On an interview that aired Thursday, President Barack Obama insisted ISIS had been "contained" by Western-led military action. He was pilloried for the comments after the Paris attacks, even though he was referring to containing ISIS geographically and had not ruled out their ability to launch a terrorist attack on foreign soil. Six years into his presidency, Obama ought to be better at choosing his words correctly. Nevertheless, he appears to be correct that ISIS has been contained geographically. It has less territory under its control than it did a year ago when it ran roughshod across the Iraqi army to drive deep into Sunni territory.
Part of the containment is a result of the sustained aerial and land campaign against ISIS, but part of it, as Oliver Roy notes in a column in The New York Times, is a result of ISIS hitting natural boundaries. Relatively strong states like Jordan and Turkey and disinterested populations like Iraq's Shi'ites make the second three hundred mile stretch of territorial conquest exponentially more difficult than the first stretch, from the ISIS capital of Raqqa in Syria to Mosul, Iraq's second city, which ISIS captured at the end of its run last year.
As Roy notes, these limits on the ground for ISIS could be driving it to get more involved in global terrorism, the path of least resistance to attention-grabbing headlines. Additionally, as Hollande demonstrated, launching terrorist attacks abroad can be a powerful tool for propaganda, recruitment, and, ultimately, control. ISIS is a terrorist group steeped in eschatological concerns. ISIS preaches that the end of the world is nigh, a popular refrain with fundamentalists (of the religious and political variety), and, more significantly, that it is a major player in bringing that apocalypse, and the final battle between good and evil that comes with it, to fruition.
France's bombing campaign provides optics for ISIS to further its recruitment and attempt to legitimize its control over the territory it does hold that no amount of oil revenue could've bought it.
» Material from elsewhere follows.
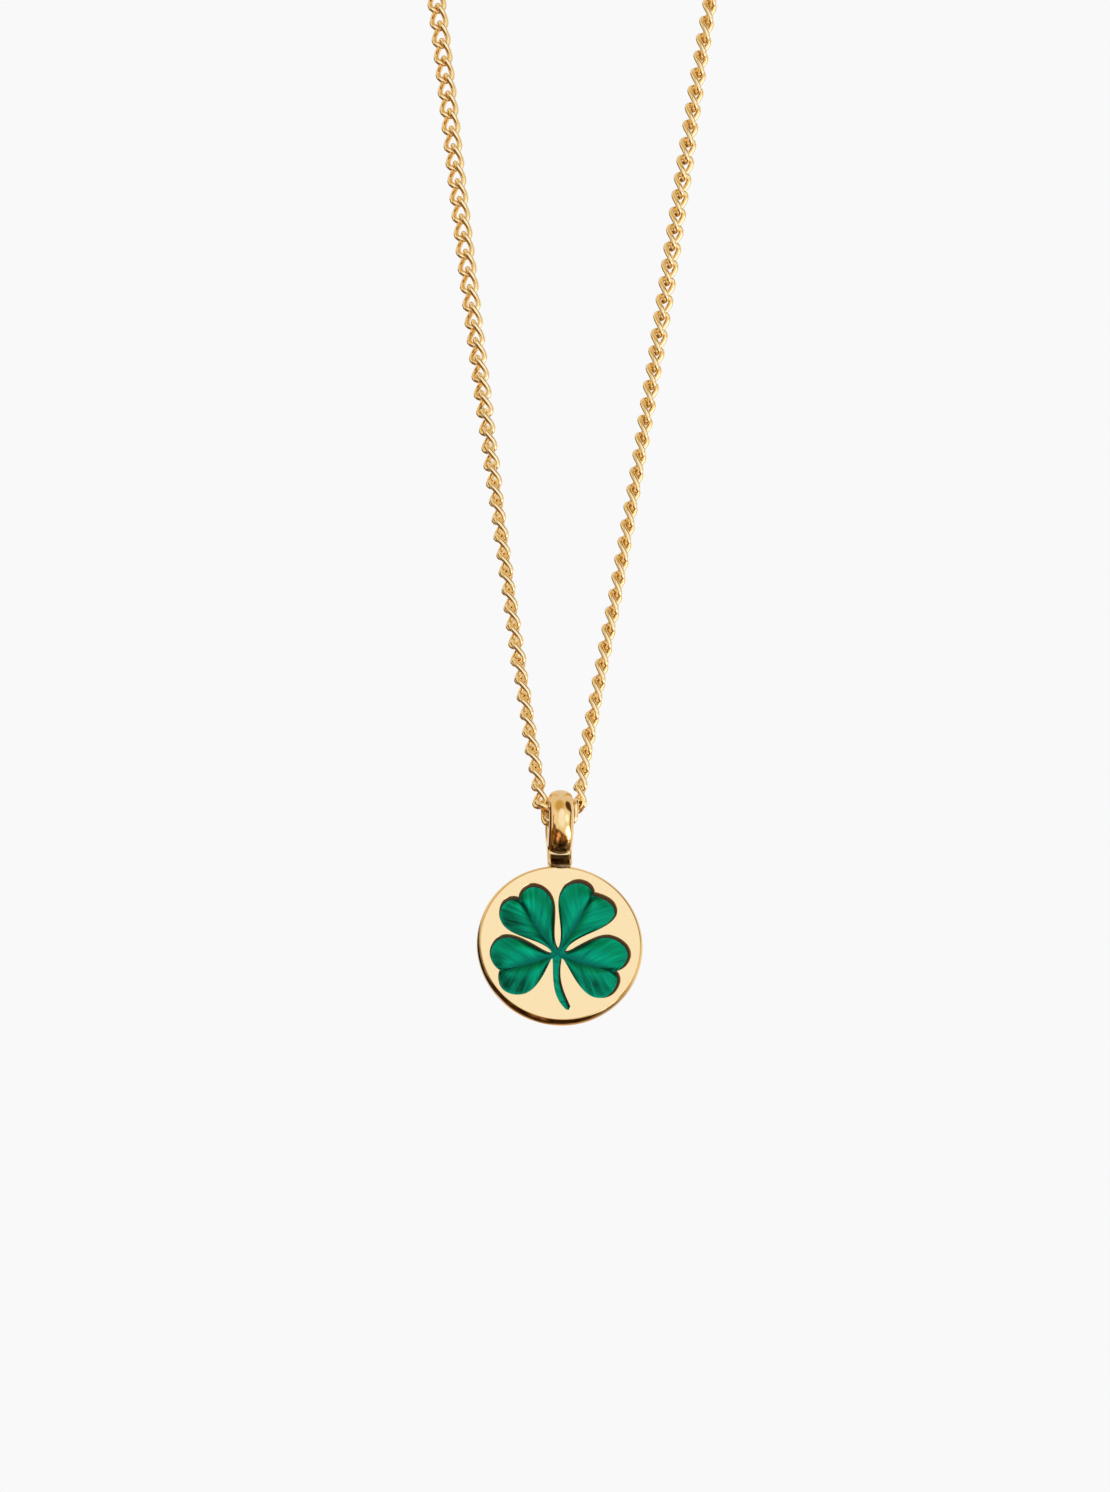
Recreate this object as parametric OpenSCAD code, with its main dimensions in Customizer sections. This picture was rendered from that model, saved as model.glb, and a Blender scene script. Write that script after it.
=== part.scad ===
/* [Disc] */
// Diameter of the round disc, mm
disc_d = 14; // [13.5:0.1:15]
// Thickness of the disc, mm
disc_t = 1.4; // [1.2:0.1:1.8]
// Radius of the disc's rounded edge in front, mm
disc_edge_r = 0.2; // [0.1:0.05:0.3]
// Radius of the disc's rounded edge at the back, mm
disc_back_r = 0.45; // [0.2:0.05:0.6]

/* [Clover] */
// Depth of the recess below the disc's face, mm
recess_depth = 0.5; // [0.4:0.05:0.6]
// Thickness of the enamel that fills the foot of the recess, mm
enamel_t = 0.2; // [0.1:0.05:0.3]
// How much wider the recess is at the face than at the enamel, at the end of a leaf, mm
wall_run = 0.3; // [0.1:0.05:0.35]
// Gap between the enamel's edge and the metal, mm
enamel_gap = 0.02; // [0.01:0.01:0.05]

/* [Bail] */
// Outer diameter of the bail at its crown, mm
bail_d = 5.66; // [5.4:0.02:6]
// Width of the bail along its hole, mm
bail_w = 2.1; // [2:0.05:2.3]
// Diameter of the hole that the chain runs through, mm
hole_d = 2.8; // [2.6:0.05:3]
// Distance from the middle of the bail to the middle of the disc, mm
bail_to_disc = 10.9; // [10.7:0.05:11.2]

/* [Chain] */
// Diameter of the tube that stands for the curb chain, mm
chain_d = 1.2; // [1:0.05:1.3]
// Diameter of that tube where it turns through the bail, mm
chain_turn_d = 1; // [0.9:0.05:1.05]

/* [Clasp] */
// Diameter of the clasp's barrel, mm
clasp_d = 2.8; // [2.4:0.1:3.4]
// Length of the barrel between its two eyes, mm
clasp_l = 8; // [7:0.5:8]

/* [Hidden] */

// The frame: the origin is where the clasp rests on the nape, +Z is up, the pendant hangs in front at -Y.
front_y = -72;
bail_z = -184;
disc_z = bail_z - bail_to_disc;
face_y = front_y - disc_t / 2;
floor_y = face_y + recess_depth;

// Clover: the point on the face where the leaves and the stem meet, from the middle of the disc
hub = [-0.25, -0.95];
curve_steps = 8;
arc_k = 0.55;
// Share of the wall's run at the leaves' feet, along their sides and in their notches
foot_share = 0.4;
side_share = 0.7;
notch_share = 0.8;
// Where one leaf's edge turns into the next one's, anticlockwise from the gap between stem and lower right leaf
crotches = [[0.05, -1.3], [0.35, -0.7], [-0.2, -0.55], [-0.7, -0.85], [-0.65, -1.35]];
// One row per leaf, anticlockwise from the lower right: the way it points in degrees, the distance from the
// hub to its notch, and its two lobes, first the one turned clockwise. Each lobe: [where it is widest,
// half-width there, where it reaches furthest, offset of that point from the midrib, how full its flank is].
LEAF_TURN = 0;
LEAF_NOTCH = 1;
LEAF_LOBES = 2;
leaves = [
    [-15.5, 5.0, [[4.0, 2.75, 5.5, 0.95, 0.9], [4.0, 2.78, 5.75, 1.5, 0.8]]],
    [60.4, 6.2, [[5.45, 2.4, 6.37, 1.2, 0], [5.1, 2.43, 6.67, 1.0, 0]]],
    [123.5, 5.75, [[4.75, 2.33, 6.25, 1.15, 0.2], [4.6, 2.42, 6.2, 1.0, 0.2]]],
    [-161.8, 5.05, [[3.95, 2.75, 5.43, 1.25, 0.7], [3.85, 2.5, 5.43, 1.2, 1]]],
];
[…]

Including a Syrian refugee, or at least the passport of one, meanwhile, ensures a political backlash that ISIS can in turn use to radicalize those mentally unsound young Muslim men from which ISIS draws its foreign operatives. And if Europe stems the flow of refugees onto the continent as a response to the Paris attacks, they'll be doing a huge favor for ISIS, making it harder for tens of thousands of innocent people to flee the radical Islamist group's dominion, condemning them to ISIS' rule.
What can French airstrikes against ISIS accomplish? France says its hit strategic ISIS locations, but the group obviously expected some kind of military response to the Paris attacks. It's highly unlikely anything left around for France to hit is particularly high-value. France could put boots on the ground in an effort to exterminate ISIS. That plays into ISIS' end-game too. The Bush administration insisted America had to kill its enemies abroad, so its enemies wouldn't come here to kill Americans. "We fight them there so we don't have to fight them here." In practice, that means sending bodies to get killed there so they don't have to be killed here.
ISIS refers to the French and Germans as "Crusaders" even as the two countries are becoming increasingly less Christian ("post-Christian"). France has been one of, if not the strongest Western supporters of Palestinians in the United Nations, hardly the position of a Crusader nation. And while France has intervened militarily from Mali to Syria, Germany has not. Instead it's been the strongest voice in Europe for compassion for refugees, mostly Muslim, fleeing violence in the Middle East. European soldiers on the ground would give ISIS exactly what it wants, local "crusader" targets to kill and be "martyred" by and to use to gain recruits and legitimize its temporal power.
ISIS replaced Al Qaeda, weakened but not finished by fourteen years of American counterterrorist operations. By almost every measure, it is a more vicious organization even than Al Qaeda. This is not a new phenomenon—it is a well-known pattern wherever drug cartels and other crime lords (and what is a terrorist but that?) are knocked off. They are replaced by something more vicious.
In the wake of 9/11, the U.S. Congress passed an authorization for the use of military force against the perpetrators of the attack and associated forces. Al-Qaeda, which the U.S. blamed for the 9/11 attacks, didn't have many associated forces at the time. Today, they have affiliates across Africa and the Middle East. And they are in the fight of their life because of ISIS, which poses a more existential threat to them than the US ever did because it threatens to, and has already, replaced the group as the voice of radical Islamism. The leader of Al-Qaeda has condemned the leader of ISIS as the illegitimate leader of a phony caliphate. And yet, despite this, Hillary Clinton argues that the 9/11 authorization of the use of military force applies to operations against ISIS, an organization that didn't exist on 9/11 and whose average fighter is between 16 and 25 years old, or no older than 11 when 9/11 happened, no matter what their opinion of it was then or now.
There's no evidence France's war on terror will play out any differently from America's. Today, most Afghans may not even be aware what 9/11 was. It will be a lot easier for ISIS to convince residents of Iraq and Syria watching French bombs drop that the actions represent a renewed Crusade than to convince them it's to prevent any more French and Belgian nationals from perpetrating terrorist attacks for which ISIS could claim responsibility.